- [SUPPLIED MATERIAL]
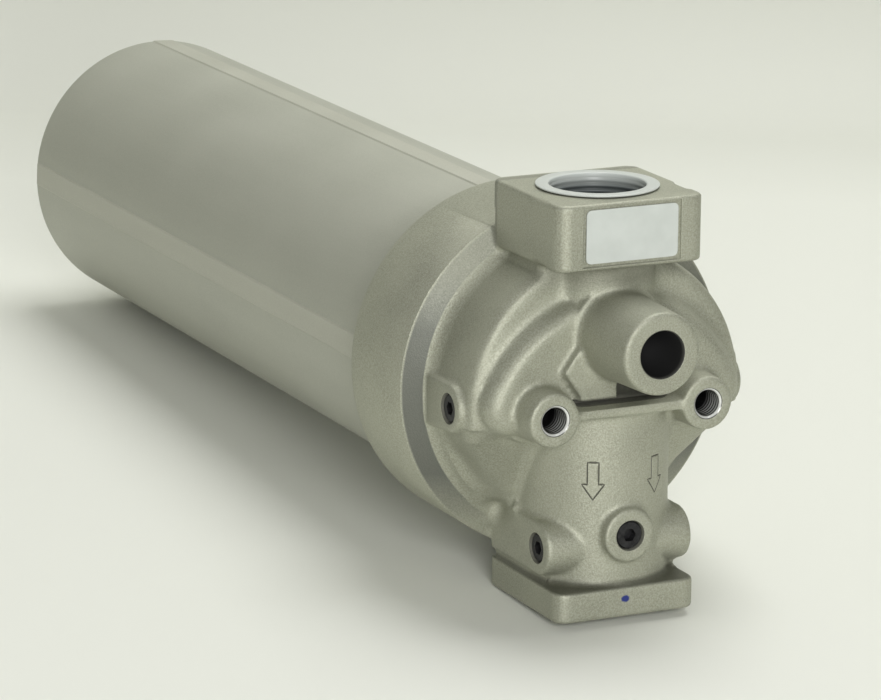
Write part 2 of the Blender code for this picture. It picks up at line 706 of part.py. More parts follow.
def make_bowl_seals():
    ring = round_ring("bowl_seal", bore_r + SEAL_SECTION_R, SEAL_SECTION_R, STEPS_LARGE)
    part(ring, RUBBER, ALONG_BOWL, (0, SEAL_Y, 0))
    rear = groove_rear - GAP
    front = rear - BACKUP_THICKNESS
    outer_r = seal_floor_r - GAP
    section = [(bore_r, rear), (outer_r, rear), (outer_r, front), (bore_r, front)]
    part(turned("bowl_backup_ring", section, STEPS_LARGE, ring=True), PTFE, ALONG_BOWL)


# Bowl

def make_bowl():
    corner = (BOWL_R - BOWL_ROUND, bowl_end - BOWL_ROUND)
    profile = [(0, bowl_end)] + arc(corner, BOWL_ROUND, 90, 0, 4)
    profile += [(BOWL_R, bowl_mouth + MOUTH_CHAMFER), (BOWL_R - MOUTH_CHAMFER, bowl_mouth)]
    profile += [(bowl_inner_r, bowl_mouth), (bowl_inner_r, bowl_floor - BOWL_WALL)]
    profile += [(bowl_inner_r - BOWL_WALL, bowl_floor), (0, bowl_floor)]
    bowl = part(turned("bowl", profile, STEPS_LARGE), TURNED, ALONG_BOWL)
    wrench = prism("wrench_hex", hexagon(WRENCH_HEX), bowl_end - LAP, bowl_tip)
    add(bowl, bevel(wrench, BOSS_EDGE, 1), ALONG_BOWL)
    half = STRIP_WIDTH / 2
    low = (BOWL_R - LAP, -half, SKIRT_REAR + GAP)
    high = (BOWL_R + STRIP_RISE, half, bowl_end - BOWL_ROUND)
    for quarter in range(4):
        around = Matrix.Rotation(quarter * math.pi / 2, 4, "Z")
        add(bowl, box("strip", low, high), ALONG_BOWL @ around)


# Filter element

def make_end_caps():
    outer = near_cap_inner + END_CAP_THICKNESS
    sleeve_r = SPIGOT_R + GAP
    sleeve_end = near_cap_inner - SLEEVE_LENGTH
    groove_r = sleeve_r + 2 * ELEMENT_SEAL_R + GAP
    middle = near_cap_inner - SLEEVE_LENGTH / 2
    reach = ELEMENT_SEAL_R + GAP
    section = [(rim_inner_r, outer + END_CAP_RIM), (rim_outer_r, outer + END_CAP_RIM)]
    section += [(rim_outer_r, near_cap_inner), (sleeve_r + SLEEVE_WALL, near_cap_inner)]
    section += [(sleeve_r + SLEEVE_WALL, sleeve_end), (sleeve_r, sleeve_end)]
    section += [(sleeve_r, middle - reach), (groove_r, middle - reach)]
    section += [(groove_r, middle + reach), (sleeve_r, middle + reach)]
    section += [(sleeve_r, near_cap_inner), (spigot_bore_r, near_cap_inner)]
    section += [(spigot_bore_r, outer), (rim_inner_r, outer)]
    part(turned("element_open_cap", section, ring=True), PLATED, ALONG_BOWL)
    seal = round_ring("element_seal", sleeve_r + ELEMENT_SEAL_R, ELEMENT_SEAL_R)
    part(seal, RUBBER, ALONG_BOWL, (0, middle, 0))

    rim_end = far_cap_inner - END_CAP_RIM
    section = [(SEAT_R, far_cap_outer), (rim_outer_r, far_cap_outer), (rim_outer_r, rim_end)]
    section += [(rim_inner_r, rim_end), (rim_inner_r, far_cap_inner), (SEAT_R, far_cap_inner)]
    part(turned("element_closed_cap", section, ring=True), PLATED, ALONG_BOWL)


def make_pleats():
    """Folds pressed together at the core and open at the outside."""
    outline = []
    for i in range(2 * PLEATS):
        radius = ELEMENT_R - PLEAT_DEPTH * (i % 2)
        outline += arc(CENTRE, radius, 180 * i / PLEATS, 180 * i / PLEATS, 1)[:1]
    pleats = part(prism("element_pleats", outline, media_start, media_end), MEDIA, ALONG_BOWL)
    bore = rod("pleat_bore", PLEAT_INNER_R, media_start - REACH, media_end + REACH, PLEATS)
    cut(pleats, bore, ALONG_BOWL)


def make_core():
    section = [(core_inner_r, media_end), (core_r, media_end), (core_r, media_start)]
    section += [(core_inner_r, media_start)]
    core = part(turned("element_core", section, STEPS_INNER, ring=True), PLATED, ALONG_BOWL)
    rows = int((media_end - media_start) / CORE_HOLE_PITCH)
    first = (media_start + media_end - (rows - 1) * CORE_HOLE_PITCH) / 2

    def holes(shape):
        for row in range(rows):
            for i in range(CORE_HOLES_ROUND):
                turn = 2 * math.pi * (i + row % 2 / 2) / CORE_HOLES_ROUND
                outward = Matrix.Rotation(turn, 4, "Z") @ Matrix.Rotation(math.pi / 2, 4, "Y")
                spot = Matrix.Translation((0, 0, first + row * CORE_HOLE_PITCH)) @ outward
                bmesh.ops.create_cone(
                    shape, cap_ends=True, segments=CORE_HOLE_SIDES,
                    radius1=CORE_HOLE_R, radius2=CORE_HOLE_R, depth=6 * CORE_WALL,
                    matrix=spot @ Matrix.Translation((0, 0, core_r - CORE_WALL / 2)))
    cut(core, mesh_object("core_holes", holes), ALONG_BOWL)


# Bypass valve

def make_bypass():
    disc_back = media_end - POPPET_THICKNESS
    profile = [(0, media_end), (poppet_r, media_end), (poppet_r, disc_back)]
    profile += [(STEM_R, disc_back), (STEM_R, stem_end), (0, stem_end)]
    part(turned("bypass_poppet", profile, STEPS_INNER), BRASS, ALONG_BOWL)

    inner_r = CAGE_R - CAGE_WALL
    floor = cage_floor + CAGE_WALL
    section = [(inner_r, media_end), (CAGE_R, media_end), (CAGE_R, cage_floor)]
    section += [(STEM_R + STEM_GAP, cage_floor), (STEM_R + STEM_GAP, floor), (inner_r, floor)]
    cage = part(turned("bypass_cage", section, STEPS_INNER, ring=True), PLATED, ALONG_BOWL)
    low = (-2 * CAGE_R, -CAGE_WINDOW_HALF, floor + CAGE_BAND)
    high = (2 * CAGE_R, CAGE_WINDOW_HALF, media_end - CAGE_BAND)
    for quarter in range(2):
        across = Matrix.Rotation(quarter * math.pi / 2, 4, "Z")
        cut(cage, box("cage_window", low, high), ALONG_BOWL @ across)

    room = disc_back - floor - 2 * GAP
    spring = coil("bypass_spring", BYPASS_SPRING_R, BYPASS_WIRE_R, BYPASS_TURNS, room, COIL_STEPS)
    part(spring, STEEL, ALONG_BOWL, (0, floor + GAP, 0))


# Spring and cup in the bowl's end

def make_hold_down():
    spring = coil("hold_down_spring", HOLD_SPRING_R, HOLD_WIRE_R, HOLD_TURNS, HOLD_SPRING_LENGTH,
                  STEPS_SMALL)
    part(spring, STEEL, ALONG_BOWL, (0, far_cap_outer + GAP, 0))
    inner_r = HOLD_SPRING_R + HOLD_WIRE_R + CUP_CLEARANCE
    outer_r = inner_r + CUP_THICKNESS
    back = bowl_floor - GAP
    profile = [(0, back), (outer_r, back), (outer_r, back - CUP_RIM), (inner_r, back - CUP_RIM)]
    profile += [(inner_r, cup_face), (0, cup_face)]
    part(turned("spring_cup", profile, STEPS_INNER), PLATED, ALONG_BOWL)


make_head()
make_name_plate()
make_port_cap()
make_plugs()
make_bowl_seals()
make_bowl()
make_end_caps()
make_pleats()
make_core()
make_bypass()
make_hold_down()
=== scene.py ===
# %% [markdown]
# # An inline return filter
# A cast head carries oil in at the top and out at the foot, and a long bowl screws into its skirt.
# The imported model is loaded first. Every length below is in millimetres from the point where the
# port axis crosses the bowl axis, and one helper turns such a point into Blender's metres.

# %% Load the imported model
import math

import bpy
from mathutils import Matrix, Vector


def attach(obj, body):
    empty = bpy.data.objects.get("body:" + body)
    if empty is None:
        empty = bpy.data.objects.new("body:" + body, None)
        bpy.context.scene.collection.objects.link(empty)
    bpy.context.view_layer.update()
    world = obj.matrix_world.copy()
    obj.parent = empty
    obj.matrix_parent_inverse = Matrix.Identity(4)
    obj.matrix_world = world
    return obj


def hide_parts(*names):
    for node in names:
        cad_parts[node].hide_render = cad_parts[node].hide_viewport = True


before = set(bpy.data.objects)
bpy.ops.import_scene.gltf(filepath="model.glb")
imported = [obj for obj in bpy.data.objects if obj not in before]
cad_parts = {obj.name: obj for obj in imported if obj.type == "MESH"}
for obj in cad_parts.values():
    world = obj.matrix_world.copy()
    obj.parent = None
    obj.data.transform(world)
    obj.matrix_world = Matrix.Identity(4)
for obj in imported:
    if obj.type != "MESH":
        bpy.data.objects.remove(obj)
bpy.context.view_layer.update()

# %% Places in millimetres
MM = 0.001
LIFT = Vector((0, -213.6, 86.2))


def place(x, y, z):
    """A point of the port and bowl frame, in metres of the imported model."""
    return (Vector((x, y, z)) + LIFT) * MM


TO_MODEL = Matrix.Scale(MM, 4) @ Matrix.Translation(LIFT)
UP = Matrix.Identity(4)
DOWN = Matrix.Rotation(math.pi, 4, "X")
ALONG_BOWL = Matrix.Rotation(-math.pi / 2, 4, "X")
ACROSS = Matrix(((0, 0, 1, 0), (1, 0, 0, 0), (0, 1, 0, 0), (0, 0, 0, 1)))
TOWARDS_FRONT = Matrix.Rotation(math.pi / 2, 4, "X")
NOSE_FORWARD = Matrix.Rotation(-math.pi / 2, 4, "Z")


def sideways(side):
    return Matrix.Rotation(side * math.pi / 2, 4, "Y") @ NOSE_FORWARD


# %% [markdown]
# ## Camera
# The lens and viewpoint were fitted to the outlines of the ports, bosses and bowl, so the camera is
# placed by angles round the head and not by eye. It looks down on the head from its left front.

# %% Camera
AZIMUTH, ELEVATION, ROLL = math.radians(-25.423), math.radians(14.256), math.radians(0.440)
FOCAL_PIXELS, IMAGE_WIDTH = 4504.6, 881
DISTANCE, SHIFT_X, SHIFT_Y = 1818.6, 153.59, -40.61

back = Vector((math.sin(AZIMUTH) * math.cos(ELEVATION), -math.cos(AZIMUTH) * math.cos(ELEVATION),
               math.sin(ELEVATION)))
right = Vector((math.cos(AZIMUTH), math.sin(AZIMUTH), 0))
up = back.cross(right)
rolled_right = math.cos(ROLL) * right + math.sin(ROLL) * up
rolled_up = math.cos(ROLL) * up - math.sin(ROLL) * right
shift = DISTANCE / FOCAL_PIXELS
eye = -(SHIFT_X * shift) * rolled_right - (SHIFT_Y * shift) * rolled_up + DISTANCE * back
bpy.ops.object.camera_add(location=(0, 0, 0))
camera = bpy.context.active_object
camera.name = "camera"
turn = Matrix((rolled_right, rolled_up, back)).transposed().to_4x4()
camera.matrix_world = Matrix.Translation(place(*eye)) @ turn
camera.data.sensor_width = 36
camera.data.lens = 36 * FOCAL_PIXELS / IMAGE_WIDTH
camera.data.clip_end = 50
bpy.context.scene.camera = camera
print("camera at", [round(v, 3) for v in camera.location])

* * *

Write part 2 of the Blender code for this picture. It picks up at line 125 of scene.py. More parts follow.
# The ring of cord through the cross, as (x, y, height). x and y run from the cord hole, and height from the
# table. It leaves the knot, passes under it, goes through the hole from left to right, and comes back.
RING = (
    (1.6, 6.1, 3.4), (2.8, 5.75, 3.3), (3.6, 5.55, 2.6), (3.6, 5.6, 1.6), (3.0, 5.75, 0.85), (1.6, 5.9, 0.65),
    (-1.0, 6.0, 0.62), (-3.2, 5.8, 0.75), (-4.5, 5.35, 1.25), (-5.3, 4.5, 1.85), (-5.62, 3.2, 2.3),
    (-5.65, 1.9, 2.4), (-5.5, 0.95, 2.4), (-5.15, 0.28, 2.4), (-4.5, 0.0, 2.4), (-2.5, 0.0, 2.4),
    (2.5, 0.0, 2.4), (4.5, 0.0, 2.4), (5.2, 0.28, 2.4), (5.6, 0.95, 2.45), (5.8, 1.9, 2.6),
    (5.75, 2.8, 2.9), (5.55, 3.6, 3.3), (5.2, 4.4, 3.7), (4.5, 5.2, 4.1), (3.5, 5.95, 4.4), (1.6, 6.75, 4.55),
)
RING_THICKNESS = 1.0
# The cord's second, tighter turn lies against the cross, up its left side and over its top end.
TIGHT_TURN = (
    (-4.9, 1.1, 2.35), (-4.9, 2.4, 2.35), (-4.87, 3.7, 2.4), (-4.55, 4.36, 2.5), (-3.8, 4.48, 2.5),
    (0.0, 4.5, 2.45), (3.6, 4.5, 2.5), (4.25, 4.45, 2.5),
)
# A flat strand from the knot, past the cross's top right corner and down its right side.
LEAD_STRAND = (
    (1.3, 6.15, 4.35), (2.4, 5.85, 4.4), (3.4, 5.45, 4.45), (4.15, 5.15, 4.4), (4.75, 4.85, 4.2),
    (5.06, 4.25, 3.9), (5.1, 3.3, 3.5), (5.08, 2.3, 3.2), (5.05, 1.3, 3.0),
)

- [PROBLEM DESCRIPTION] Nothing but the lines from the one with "make_head()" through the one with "cad_parts[node].hide_render = cad_parts[node].hide_viewport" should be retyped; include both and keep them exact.

- [TASK RESPONSE]
make_head()
make_name_plate()
make_port_cap()
make_plugs()
make_bowl_seals()
make_bowl()
make_end_caps()
make_pleats()
make_core()
make_bypass()
make_hold_down()
=== scene.py ===
# %% [markdown]
# # An inline return filter
# A cast head carries oil in at the top and out at the foot, and a long bowl screws into its skirt.
# The imported model is loaded first. Every length below is in millimetres from the point where the
# port axis crosses the bowl axis, and one helper turns such a point into Blender's metres.

# %% Load the imported model
import math

import bpy
from mathutils import Matrix, Vector


def attach(obj, body):
    empty = bpy.data.objects.get("body:" + body)
    if empty is None:
        empty = bpy.data.objects.new("body:" + body, None)
        bpy.context.scene.collection.objects.link(empty)
    bpy.context.view_layer.update()
    world = obj.matrix_world.copy()
    obj.parent = empty
    obj.matrix_parent_inverse = Matrix.Identity(4)
    obj.matrix_world = world
    return obj


def hide_parts(*names):
    for node in names:
        cad_parts[node].hide_render = cad_parts[node].hide_viewport = True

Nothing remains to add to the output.